Oleh : Handika Yuda Saputra Ketua PC IMM BSM Kota Pangkalpinang
Beberapa waktu lalu, pejuang Hammas di wilayah Gaza, Palestina melakukan serangan berupa ratusan rudal kepada zionis Israel sebagai rangkaian dalam rangka merebut kembali wilayah palestina, yang di rampas dan dikuasai Israel.
Tentu ini menjadi perhatian di beberapa negara termasuk Indonesia. Indonesia dalam hal ini terus konsisten dan komitmen dalam mendukung kemerdekaan rakyat Palestina. Penyerangan Hammas dan pejuang Palestina ini tentu merupakan sebuah bentuk cinta terhadap tanah air agar wilayah Negaranya kembali kepada mereka sang pemilik asli tanah tersebut.
Banyak negara yang mendukung dan mengecam serangan ini dikarenakan mereka menganggap serangan tersebut merupakan sebuah agresi yang kejam dan melanggar HAM bahkan dianggap sebagai perbuatan para teroris.
Negara – negara yang mengecam dan menuding Palestina sebagai teroris dianataranya adalah Prancis, Jerman, Italia, Inggris, Belanda, dan lain-lain. Negara – negara ini tentu tutup mata atas sejarah palestina dan israel, serta melakukan propaganda – propaganda yang menggiring isu bahwa Palestina adalah teroris yang tidak berhati nurani menyerang orang – orang yang tidak bersalah.
Faktanya tudingan diatas berbanding paradok dengan apa yang sebenarnya terjadi. Konflik Palestina-Israel telah berlangsung sejak Perang Arab-Israel pada tahun 1948. Ketegangan semakin meningkat ketika Israel secara ilegal menduduki wilayah di Jalur Gaza dan Tepi Barat, termasuk Yerusalem Timur sejak tahun 1967, seperti yang dicatat oleh Global Centre for the Responsibility to Protect.
Menurut data dari United Nations Office for the Coordination of Humanitarian Affairs (UN-OCHA) di kutip dari Katadata.co.id, dari tahun 2008 hingga 19 September 2023, jumlah korban jiwa di Palestina telah mencapai 6.407 orang, yang melebihi jumlah korban di Israel. Selama 16 tahun terakhir, puncak jumlah korban terjadi pada tahun 2014, dengan 2.329 jiwa yang kehilangan nyawa, diikuti oleh tahun 2009 dengan 1.066 jiwa.

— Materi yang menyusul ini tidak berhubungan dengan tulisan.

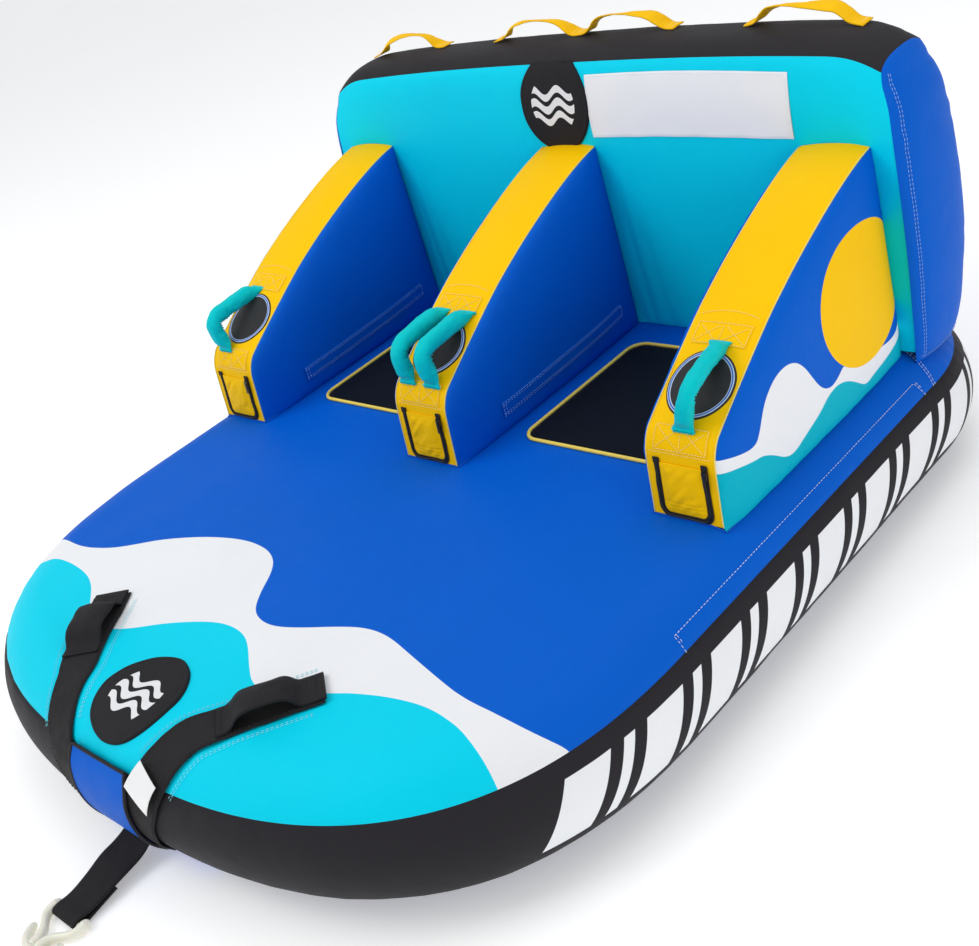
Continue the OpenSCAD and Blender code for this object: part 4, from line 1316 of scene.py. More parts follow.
def build_grip(name, x0, side, seed, lean_k=0.0):
    Q = resample(curve(GRIP_LINE, 0.001, smooth=3), 0.0016)
    n = len(Q)
    L = lengths(Q)
    Lt = L[-1]
    end = np.minimum(L, Lt - L)
    T = unit(np.gradient(Q, axis=0))
    N = np.stack([-T[:, 1], T[:, 0]], 1)  # towards the outside of the bend
    N = -N if N[n // 2, 1] < 0 else N
    wid = 0.0168 + 0.0062 * np.exp(-end / 0.007) + 0.0010 * n1(L / 0.011, seed) + 0.0007 * n1(L / 0.005, seed + 1)
    thk = 0.0142 * smooth(end, -0.004, 0.028) + 0.0026
    thk = thk + 0.0011 * n1(L / 0.012, seed + 2) * smooth(end, 0, 0.02)
    lean = 0.004 * n1(L / 0.06, seed + 3) * smooth(end, 0, 0.02)
    k = 36
    a = np.linspace(0, TAU, k + 1)[:-1]
    ca, sa = np.cos(a), np.sin(a)
    bend = np.exp(-(((L - 0.062) / 0.020) ** 2))
    G = np.zeros((n, k, 3))
    for j in range(k):
        c = np.sign(ca[j]) * abs(ca[j]) ** 0.85
        s = np.sign(sa[j]) * abs(sa[j]) ** 0.95
        rr = np.ones(n)
        edge = np.exp(-((abs(sa[j]) / 0.28) ** 2))
        rr = rr + edge * 0.095 * n1(L / 0.0045 + (3.3 if ca[j] > 0 else 0), seed + 4)
        inner = max(0.0, 0.25 - sa[j])
        rr = rr - inner * (0.25 + 0.75 * bend) * 0.36 * np.abs(np.sin(L / 0.0072 * math.pi + seed))
        rr = rr + 0.055 * vnoise(np.stack([L / 0.014, np.full(n, ca[j] * 2.0), np.full(n, sa[j] * 2.0 + seed)], 1), seed + 5)
        rad = thk * s * rr
        P2 = Q + N * rad[:, None]
        xx = x0 + lean + wid * c * rr
        off = P2[:, 1]
        off = np.maximum(off, 0.0034)
        G[:, j] = slope_pt(xx + lean_k * np.maximum(off - 0.010, 0), P2[:, 0], off)
    M = Mesh()
    M.grid(G, cv=True)
    base = 0
    M.F.append([j for j in range(k)][::-1])
    M.F.append([(n - 1) * k + j for j in range(k)])
    M.UV.append(np.zeros((2 * k, 2)))
    M.M += [0, 0]
    # frayed cut edge at both ends
    o = M.build("grip_" + name + "_sleeve", m_neo, body=None, repl=["grip_sleeve_" + name, "grip_webbing_" + name], slot="cyan_neoprene")
    st = slope_pt(x0, 0.07, 0.007) + SH
    en = slope_pt(x0, 0.07, 0.028) + SH
    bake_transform(o)
    F = Mesh()
    for u, sg in ((Q[0], -1), (Q[-1], 1)):
        for j in range(21):
            q = (j / 20 - 0.5) * 2
            z = 0.0042 + 0.0012 * math.sin(j * 2.4)
            p0 = slope_pt(x0 + q * 0.0195, u[0] - sg * 0.004, z)
            p1 = slope_pt(x0 + q * 0.0200 + 0.0005 * math.sin(j * 5.1), u[0] + sg * (0.0022 + 0.0009 * math.sin(j * 3.7)), 0.0036)
            tube(F, A([p0, (p0 + p1) / 2, p1]), [0.0013, 0.0014, 0.0007], 5, up=SL_O)
    F.build("grip_" + name + "_ends", m_neo, slot="cyan_neoprene")


for i, (nm, (gx, sd)) in enumerate(GRIPS.items()):
    build_grip(nm, gx, sd, 100 + 10 * i, lean_k={"right": 0.42, "left": -0.10}.get(nm, 0.0))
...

Pada pembaruan terakhir pada tanggal 19 September 2023, jumlah korban telah mencapai 227 jiwa.
Dari seluruh korban, laki-laki merupakan kelompok yang paling banyak terdampak, dengan 4.326 jiwa, sementara anak laki-laki sebanyak 1.162 jiwa, perempuan 626 jiwa, anak perempuan 275 jiwa, dan 18 jiwa lainnya yang belum teridentifikasi.
Jalur Gaza adalah wilayah yang paling banyak mengalami korban jiwa, mencapai 5.360 jiwa, diikuti oleh Tepi Barat dengan 1.007 jiwa, dan Israel dengan 37 jiwa.
Bentuk serangan paling mematikan berasal dari serangan udara Israel, yang menewaskan 3.212 warga Palestina, diikuti oleh amunisi aktif dengan 1.439 jiwa korban, dan ledakan di darat yang merenggut 219 jiwa.
Sementara itu, jumlah korban di pihak Israel mencapai 308 jiwa. Tercatat puncak jumlah korban terjadi pada tahun 2014 dengan 88 jiwa, diikuti oleh tahun 2008 dengan 33 jiwa. Hingga data terakhir pada 31 Agustus 2023, jumlah korban Israel mencapai 29 jiwa.
Dari jumlah korban selama 16 tahun terakhir, sebanyak 177 warga sipil Israel dan 131 tentara Israel menjadi korban, dengan dominasi korban laki-laki sebanyak 247 jiwa, diikuti oleh perempuan sebanyak 36 jiwa, anak laki-laki 19 jiwa, dan anak perempuan 6 jiwa.
Wilayah dengan jumlah korban jiwa terbanyak di pihak Israel adalah Tepi Barat dengan 138 jiwa, diikuti oleh Jalur Gaza dengan 52 jiwa, dan daerah lainnya dengan 1 jiwa.
Dari data – data tersebut harusnya negara – negara diluaran sana memahami kondisi yang sebenarnya dan dapat memahami siapa korban dan siapa teroris. Namun, kembali kita terima kenyataan pahit bahwa PBB kurang responsif terhadap permasalah ini, PBB seperti tutup mata atas Apa yang terjadi. Kita tentu berharap kezaliman dan propaganda barat terhadap Palestina dapat dilawan dengan banyak membaca literasi sejarah dan fakta yang ada.